After a few hours of wandering through île de St Louis, crossing over to see Notre Dame and join the schoolchildren for a view of the growing nativity scene, stopping in shops that sparked my interest, I came to the Louvre and Tuileries gardens. Gastronomically, this can only mean one thing, and here came a point of skewed balance. I may have chosen to forfeit Versailles this holiday in anticipation of a warmer visit but the weather justified perfectly a visit to Angelina, home of Paris' best hot chocolate. Sitting at my table, I seemed to have gone back in time several centuries albeit accompanied by a large number of Canadian and Japanese tourists. I intend more than ever now to read my copy of 'French Women Don't Get Fat' having enjoyed my unctuous and delicately spiced jug of hot chocolate and almost all of its accompanying sweetened chantilly. Maybe if I was that concerned I would just have had the jug of water it was served with.

Another walk through the gardens and over to the left bank and St Gérmain lead me back to rue de Seine (S&R would wish this to feature daily in any trip to Paris I'm sure) where it felt right to pick up my very own copy of Fooding and ponder on what I would be able to fit in my hand luggage.

Dinner - hotly anticipated and pre-booked from London - was at Les Papilles. Having been here before, I knew that here one can enjoy the 'menu du marché' for €33 and it is pot luck as to what you will be presented with. C and I had a beautiful sweet potato soup, ladled from a seemingly bottomless turrine onto a mixture of olive oil cream, chorizo pieces, sweet potato cubes and crisps, coriander and mini garlic croutons. A touch of theatre at the table is usually a winner in my book.

The main meal came in an oval brass platter precariously filled with two duck breasts (perfectly pink) balancing on mange tout, carrot batons, caramelised garlic cloves and roasted baby new potatoes all bathing in the most delicious of gravies. We couldn't finish it all. Then came a lovely young goat's cheese with a quenelle of black olive tapanade, sunblush tomato and coarse paprika. Dessert was a pannacotta of caramelised apples and a caramel foam. Les Papilles doubles as a food boutique and we had a fruity and delicate burgundy to accompany our meal chosen for us from the floor-to ceiling wine shelves and at a reasonable price. Sadly no other purchases, this time. Oh to have arrived by Eurostar!

Wonderful soup, beautiful people

Not so ugly duck.

Made me feel all bubbly inside

After breakfast the next morning I was on a mini-mission to buy. Lafayette gourmet was a veritable treasure trove for a luxury picnic lunch. I picked up some Petrossian taramasalata in its bijou tin, a rustic-looking boule from Eric Kayser and a number of brightly coloured sweet-tooth presents from Sadaharu Aoki.

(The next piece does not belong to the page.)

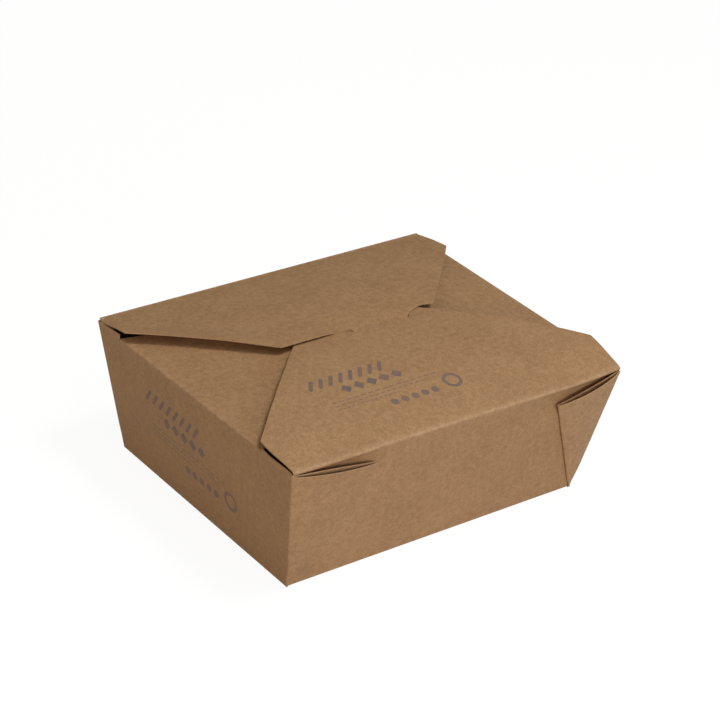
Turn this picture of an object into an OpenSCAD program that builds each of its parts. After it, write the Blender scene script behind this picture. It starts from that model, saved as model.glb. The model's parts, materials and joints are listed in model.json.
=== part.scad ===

Filled chocolates from Sadaharu Aoki,
winner of the International Excellence Award
2011at Paris' Le Salon du Chocolat
I pondered over buying some Mariage Frères tea but feel this is more justified after an afternoon in the boutique itself and I craved a larger selection. Which I could have found near to rue de Seine but by now I was running out of time. A quick stopover at Da Rosa (banking time here to keep me going until my next trip) produced some foie gras blended with Iberico Bellota ham. Then a cheesy disaster struck - Quatr'hommes was closed! Again! Alas lunch was therefore almost cheeseless but nevertheless a de luxe gastronomical delight. What better way to secure the inevitability of my return sooner rather than later?